Adjustable comb/bottlebrush fast UV-curable epoxy-based form-stable phase change materials with high encapsulation rates and ultralow enthalpy loss

Abstract

High encapsulation rates resulting from excellent compatibility between encapsulated solid–liquid phase change materials (SLPCMs) and cross-linking networks usually lead to high enthalpy loss for polymeric form-stable phase change materials (FSPCMs). Besides, the traditional thermal curing process for preparing polymeric FSPCMs requires a long time and causes much energy consumption. Therefore, the integration of a high encapsulation rate, low enthalpy loss, and an efficient photocuring strategy for designing polymeric FSPCMs is still a challenge.

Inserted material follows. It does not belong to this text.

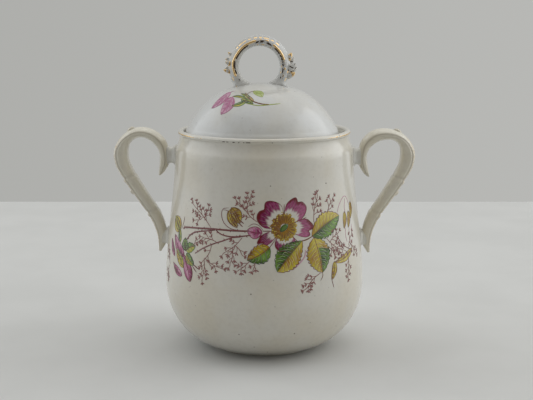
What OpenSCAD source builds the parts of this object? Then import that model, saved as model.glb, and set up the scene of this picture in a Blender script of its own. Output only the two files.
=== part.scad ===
// Covered sugar bowl: a barrel-shaped bowl with two scroll handles, and a domed
// lid with a ring knob. Origin at the middle of the foot, +Z up, handles along X.

/* [Bowl] */
// Height of the rim above the table
rim_z = 118; // [112:1:124]
// Outside radius of the rolled lip
rim_r = 46.3; // [45:0.1:48]
// Greatest outside radius of the belly
belly_r = 53.9; // [52:0.1:56]
// Height at which the belly is widest
belly_z = 36; // [30:1:42]
// Outside radius of the foot ring
foot_r = 29.6; // [27:0.1:32]
// Height of the foot ring
foot_h = 2.2; // [1.5:0.1:3]
// Thickness of the bowl's wall
wall = 3.3; // [2.5:0.1:4]
// Thickness of the bowl's floor
floor_t = 4; // [3:0.5:6]

/* [Lid] */
// Radius of the lid's outer edge
lid_r = 41.2; // [40.8:0.1:41.6]
// Height of the dome's crown above the table
crown_z = 142.8; // [138:0.1:148]
// Thickness of the dome
lid_t = 3.2; // [2.5:0.1:4]
// Depth of the seat below the rim
seat_drop = 4.2; // [3:0.1:5]
// Depth of the locating flange below the seat
flange_h = 6; // [4:0.5:8]
// Distance that the loose lid rests off the bowl's axis
lid_shift = 1.2; // [0:0.1:1.3]

/* [Ring knob] */
// Radius of the ring's hole
ring_hole_r = 10.8; // [10.4:0.1:12]
// Thickness of the ring, seen from the front
ring_t = 5.7; // [4.5:0.1:6.5]
// Thickness of the ring, front to back
ring_d = 7.6; // [6:0.1:9]
// Distance of the ring off the lid's axis
ring_shift = 1.4; // [0:0.1:2]

/* [Handles] */
// Thickness of the strap front to back, at its widest
strap_w = 12; // [10:0.5:14]
// Distance that the right handle sits lower than the left one
right_drop = 0.8; // [0:0.1:1.5]
// Width of the short stubs that hold the straps, front to back
stub_w = 8; // [6:0.5:9]

/* [Hidden] */
$fn = 96;
body_glaze = [0.90, 0.89, 0.85];
handle_glaze = [0.84, 0.81, 0.74];
lid_glaze = [0.90, 0.92, 0.92];
gilt = [0.72, 0.56, 0.28];

// Radii of the gallery that holds the lid
gallery_r = 43.2;
ledge_r = 38.6;
seat_z = rim_z - seat_drop;
// Radius of the lid's flange, clear of the ledge with the lid off centre
flange_r = 37;
// Thickness of the flange
flange_t = 2.8;
// Middle of the curve that rounds the bowl's underside
turn_r = 22.6;
// Height of the ring's centre
ring_z = crown_z + 8.6;
// Distance from the ring's centre down to the flat ends of its feet, inside the crown
ring_sink = 10.6;
ring_r = ring_hole_r + ring_t / 2;
ring_x = -lid_shift - ring_shift;
// Distance from the ring's centre that the leaves' reaches are measured from
leaf_r = 13.9;
// Radii of a leaf's root and tip
leaf_root_r = 2.2;
leaf_tip_r = 1.1;
// Middle height, height and outer end of each stub
upper_stub = [103.9, 9.6, 52];
lower_stub = [59.5, 8.4, 54.9];
// How much a stub flares beyond its waist
stub_flare = 1.1;

// Points of a cubic curve from a to d with handles b and c, leaving out its last point
function curve(a, b, c, d, n) = [for (i = [0 : n - 1]) let (t = i / n, s = 1 - t)
    s * s * s * a + 3 * s * s * t * b + 3 * s * t * t * c + t * t * t * d];

// Points of the quarter oval that turns the underside, from the foot up to the belly
function underside(inset, floor_z, n) = [for (i = [0 : n]) let (t = 68 * (1 - i / n))
    [turn_r + (belly_r - inset - turn_r) * cos(t),
     belly_z - (belly_z - floor_z) * sin(t)]];

// Side of the bowl from the belly up to the shoulder
function side(inset) = curve([belly_r - inset, belly_z], [belly_r - inset, belly_z + 20],
    [rim_r + 2.6 - inset, rim_z - 36], [rim_r + 1.9 - inset, rim_z - 18], 12);

bowl_outside = concat(
    [[0, 3.2], [foot_r - 5.4, 2.2], [foot_r - 4.4, 0.5], [foot_r - 3.6, 0], [foot_r - 0.8, 0],
     [foot_r - 0.1, 0.6], [foot_r, foot_h - 0.4], [foot_r + 0.5, foot_h]],
    underside(0, 0, 16),
    side(0),
    curve([rim_r + 1.9, rim_z - 18], [rim_r + 1.6, rim_z - 12], [rim_r + 1.7, rim_z - 10.4],
        [rim_r + 0.9, rim_z - 8.8], 5),
    curve([rim_r + 0.9, rim_z - 8.8], [rim_r, rim_z - 7], [rim_r - 0.9, rim_z - 5.4],
        [rim_r - 0.8, rim_z - 2.6], 6),
    curve([rim_r - 0.8, rim_z - 2.6], [rim_r + 0.3, rim_z - 2.2], [rim_r + 0.1, rim_z],
        [(rim_r + gallery_r) / 2, rim_z], 6));

bowl_inside = concat(
    [[0, floor_t + 2]],
    underside(wall, floor_t + 2, 14),
    side(wall),
    [[rim_r + 1.9 - wall, rim_z - 18], [rim_r + 0.6 - wall, rim_z - 12.6],
     [ledge_r + 0.6, seat_z - 2.6], [ledge_r, seat_z - 1.8], [ledge_r, seat_z - 0.4],
     [ledge_r + 0.4, seat_z], [gallery_r, seat_z]],
    curve([gallery_r, rim_z - 1.4], [gallery_r, rim_z - 0.4], [gallery_r + 0.6, rim_z],
        [(rim_r + gallery_r) / 2, rim_z], 4));

function backwards(list) = [for (i = [len(list) - 1 : -1 : 0]) list[i]];

module bowl() {
    color(body_glaze)
        rotate_extrude()
            polygon(concat(bowl_outside, [[(rim_r + gallery_r) / 2, rim_z]], backwards(bowl_inside)));
}

// Solid space that the bowl takes up, for trimming what is stuck onto it
module bowl_block() {
    rotate_extrude()
        polygon(concat(bowl_outside, [[0, rim_z]]));
}

lid_outside = concat(
    curve([0, crown_z], [22, crown_z], [34, crown_z - 11.8], [39.7, seat_z + 5.7], 18),
    [[39.7, seat_z + 5.7], [40.3, seat_z + 4.9]],
    curve([40.8, seat_z + 3.9], [lid_r + 0.1, seat_z + 2.6], [lid_r, seat_z + 1.2],
        [lid_r, seat_z + 0.6], 4),
    [[lid_r, seat_z + 0.6], [lid_r - 0.6, seat_z]]);

lid_inside = concat(
    [[flange_r, seat_z], [flange_r, seat_z - flange_h + 1],
     [flange_r - 0.8, seat_z - flange_h], [flange_r - flange_t + 0.8, seat_z - flange_h],
     [flange_r - flange_t, seat_z - flange_h + 1]],
    backwards(curve([0, crown_z - lid_t], [20, crown_z - lid_t], [31, crown_z - 14],
        [flange_r - flange_t, seat_z + 2], 12)),
    [[0, crown_z - lid_t]]);

module lid() {
    color(lid_glaze)
        translate([-lid_shift, 0, 0])
            rotate_extrude()
                polygon(concat(lid_outside, lid_inside));
}

// Upright ring whose two feet are sunk a little way into the crown of the lid
module ring_knob() {
    color(gilt)
        translate([ring_x, 0, ring_z])
            difference() {
                rotate([90, 0, 0])
                    rotate_extrude()
                        polygon([for (a = [0 : 15 : 345])
                            [ring_r + ring_t / 2 * cos(a), ring_d / 2 * sin(a)]]);
                translate([-ring_r, -ring_d, -2 * ring_r - ring_sink])
                    cube([2 * ring_r, 2 * ring_d, 2 * ring_r]);
            }
}

// A ball beside the ring, at an angle round it and a reach out from leaf_r
module leaf_ball(angle, reach, size) {
    translate([(leaf_r + reach) * cos(angle), 0, (leaf_r + reach) * sin(angle)])
        sphere(r = size, $fn = 20);
}

// Cluster of leaves that stand out from the ring, each leaning by lean degrees
module leaf_sprig(angles, reach, lean) {
    color(gilt)
        translate([ring_x, 0, ring_z])
            for (a = angles)
                hull() {
                    leaf_ball(a, 0.9, leaf_root_r);
                    leaf_ball(a + lean, reach, leaf_tip_r);
                }
}

module left_leaf_sprig() {
    leaf_sprig([158, 167, 176, 185], 2.9, -4);
}

module right_leaf_sprig() {
    leaf_sprig([20, 9, -2, -13], 4.8, 5);
}

// Course of a strap from its upper curl to its lower tip: distance from the bowl's
// axis, height, thickness and width as a part of strap_w. The two curls were pulled by
// hand and differ; below them the straps are alike.
left_curl = [
    [56.5, 93, 0.9, 0.2], [55.2, 96.2, 3.8, 0.5], [53.9, 100.4, 5.4, 0.75], [54.1, 105.2, 5.2, 0.85],
    [55.7, 110.1, 6.3, 0.9], [59.9, 114.2, 6.2, 0.95], [65, 116.1, 5.8, 1], [70.2, 115.4, 5.6, 1],
    [74.8, 111.7, 6.2, 1], [77.2, 106, 7.8, 1]];
right_curl = [
    [56.4, 93, 0.9, 0.2], [54.8, 96, 3.4, 0.5], [53.4, 100.2, 4.8, 0.75], [53.3, 105.2, 4.6, 0.85],
    [54.8, 110.3, 6.3, 0.9], [59, 114.4, 7, 0.95], [64.5, 115.9, 6.4, 1], [70.3, 115.2, 5.6, 1],
    [75.1, 111.8, 6.1, 1], [77.3, 106, 7.75, 1]];
strap_rest = [
    [76.6, 99.8, 7.6, 1], [73.9, 94.2, 7, 1], [70.2, 88, 6.9, 0.98], [64.9, 79.9, 6.5, 0.92],
    [60.1, 72.7, 6.3, 0.86], [57.2, 66.4, 5.9, 0.8], [56, 60.6, 4.7, 0.7], [56.1, 56, 3.5, 0.55],
    [57, 51.2, 0.9, 0.2]];
course_steps = 3;

function smooth(p, q, r, s, t) = 0.5 * ((2 * q) + (r - p) * t + (2 * p - 5 * q + 4 * r - s) * t * t
    + (3 * q - p - 3 * r + s) * t * t * t);
function at(list, i) = list[max(0, min(len(list) - 1, i))];
function course_path(course) = [for (i = [0 : len(course) - 2], k = [0 : course_steps - 1])
    smooth(at(course, i - 1), at(course, i), at(course, i + 1), at(course, i + 2), k / course_steps),
    course[len(course) - 1]];

// Outline of the strap's section: across the strap outwards, then front to back,
// with a ridge along the front and back a little outside the middle
strap_section = [[1, 0], [0.86, 0.45], [0.5, 0.83], [0.2, 1], [-0.3, 0.84], [-0.8, 0.5],
    [-1, 0], [-0.8, -0.5], [-0.3, -0.84], [0.2, -1], [0.5, -0.83], [0.86, -0.45]];
sides = len(strap_section);

function unit(v) = v / norm(v);
function strap_ring(path, i) = let (p = path[i], ahead = at(path, i + 1), behind = at(path, i - 1),
    d = unit([ahead[0] - behind[0], ahead[1] - behind[1]]))
    [for (s = strap_section)
        [p[0] - d[1] * s[0] * p[2] / 2, s[1] * p[3] * strap_w / 2, p[1] + d[0] * s[0] * p[2] / 2]];

module strap(curl) {
    path = course_path(concat(curl, strap_rest));
    rings = len(path);
    polyhedron(
        points = [for (i = [0 : rings - 1]) each strap_ring(path, i)],
        faces = concat(
            [[for (k = [0 : sides - 1]) k]],
            [for (i = [0 : rings - 2], k = [0 : sides - 1])
                [i * sides + k, (i + 1) * sides + k, (i + 1) * sides + (k + 1) % sides,
                 i * sides + (k + 1) % sides]],
            [[for (k = [sides - 1 : -1 : 0]) (rings - 1) * sides + k]]),
        convexity = 6);
}

// Short waisted stub between the bowl and a strap, from inside the wall to the strap's back
module stub(z, h, reach) {
    inner_x = 44;
    low = z - h / 2;
    high = z + h / 2;
    color(body_glaze)
        difference() {
            rotate([90, 0, 0])
                linear_extrude(stub_w, center = true)
                    polygon(concat(
                        curve([inner_x, low - stub_flare], [reach - 4, low - stub_flare],
                            [reach - 3, low + stub_flare], [reach, low - stub_flare / 2], 8),
                        [[reach, low - stub_flare / 2]],
                        curve([reach, high + stub_flare / 2], [reach - 3, high - stub_flare],
                            [reach - 4, high + stub_flare], [inner_x, high + stub_flare], 8),
                        [[inner_x, high + stub_flare]]));
            bowl_block();
        }
}

module left_handle() {
    color(handle_glaze) mirror([1, 0, 0]) strap(left_curl);
}

module right_handle() {
    color(handle_glaze) translate([0, 0, -right_drop]) strap(right_curl);
}

module left_upper_stub() {
    mirror([1, 0, 0]) stub(upper_stub[0], upper_stub[1], upper_stub[2]);
}

module left_lower_stub() {
    mirror([1, 0, 0]) stub(lower_stub[0], lower_stub[1], lower_stub[2]);
}

module right_upper_stub() {
    stub(upper_stub[0] - right_drop, upper_stub[1], upper_stub[2]);
}

module right_lower_stub() {
    stub(lower_stub[0] - right_drop, lower_stub[1], lower_stub[2]);
}

bowl();
left_handle();
right_handle();
left_upper_stub();
left_lower_stub();
right_upper_stub();
right_lower_stub();
lid();
ring_knob();
left_leaf_sprig();
right_leaf_sprig();
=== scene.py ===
"""Looks of the covered sugar bowl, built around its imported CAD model."""
import math
import random

import bpy
import numpy as np
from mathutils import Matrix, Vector


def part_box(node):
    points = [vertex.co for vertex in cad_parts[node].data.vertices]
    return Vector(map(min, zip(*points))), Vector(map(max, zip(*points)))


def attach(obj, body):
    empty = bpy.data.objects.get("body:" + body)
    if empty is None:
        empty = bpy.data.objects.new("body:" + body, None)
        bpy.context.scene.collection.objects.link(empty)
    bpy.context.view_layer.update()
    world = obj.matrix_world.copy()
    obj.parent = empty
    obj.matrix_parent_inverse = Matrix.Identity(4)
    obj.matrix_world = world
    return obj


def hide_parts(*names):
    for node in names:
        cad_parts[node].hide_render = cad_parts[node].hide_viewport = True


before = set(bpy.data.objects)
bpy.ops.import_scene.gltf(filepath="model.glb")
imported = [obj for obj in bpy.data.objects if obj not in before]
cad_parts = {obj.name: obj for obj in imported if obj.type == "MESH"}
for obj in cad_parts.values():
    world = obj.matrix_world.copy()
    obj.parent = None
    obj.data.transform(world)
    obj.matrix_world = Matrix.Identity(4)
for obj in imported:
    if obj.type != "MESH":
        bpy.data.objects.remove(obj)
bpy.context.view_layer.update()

MM = 0.001
BASE = "bowl_with_handles"
COVER = "lid_with_ring"

# ---------------------------------------------------------------- camera

CAMERA_BACK = 0.600
CAMERA_UP = 0.187
CAMERA_DOWN_DEG = 10.2
IMAGE_WIDTH = 533
SENSOR = 36.0
FOCAL_PIXELS = 1120.0
AXIS_OFFSET_PIXELS = 2.2


def make_camera():
    """A short telephoto view from the front, looking slightly down, as in the photograph."""
    data = bpy.data.cameras.new("camera")
    data.sensor_width = SENSOR
    data.lens = FOCAL_PIXELS / IMAGE_WIDTH * SENSOR
    data.shift_x = AXIS_OFFSET_PIXELS / IMAGE_WIDTH
    data.clip_start = 0.01
    camera = bpy.data.objects.new("camera", data)
    camera.location = (0, -CAMERA_BACK, CAMERA_UP)
    camera.rotation_euler = (math.radians(90 - CAMERA_DOWN_DEG), 0, 0)
    bpy.context.scene.collection.objects.link(camera)
    bpy.context.scene.camera = camera


make_camera()

# ---------------------------------------------------------------- small helpers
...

In this work, a series of fast ultraviolet (UV) curable and adjustable comb/bottlebrush epoxy/paraffin FSPCMs with high encapsulation rates and low enthalpy loss were designed and highly efficiently prepared through the chain extension reaction of epoxy resin and octadecylamine (ODA) followed by a photoinitiated thiol–ene click curing reaction. By adjusting the physical entanglement of the molecular chains, compatibility between the 3D cross-linking network and paraffin, and chemical cross-linking density, a high encapsulation rate of paraffin (60 wt%) and ultralow enthalpy loss (0.7%) can be achieved in only 13 min of the photocuring process, and the enthalpy value of the FSPCMs can reach 150.1 J g⁻¹. The effects of the molecular weight, grafting density, and cross-linking density on the phase change properties were systematically discussed. Subsequently, through the introduction of Diels–Alder (D–A) bonds, the recycling and self-healing ability of the epoxy/paraffin FSPCMs was further achieved. This paper not only provides a strategy for preparing polymeric FSPCMs by the fast photocuring process but also can provide theoretical guidance for the optimization of the preparation of self-healing polymeric FSPCMs with high encapsulation rates and ultralow enthalpy loss.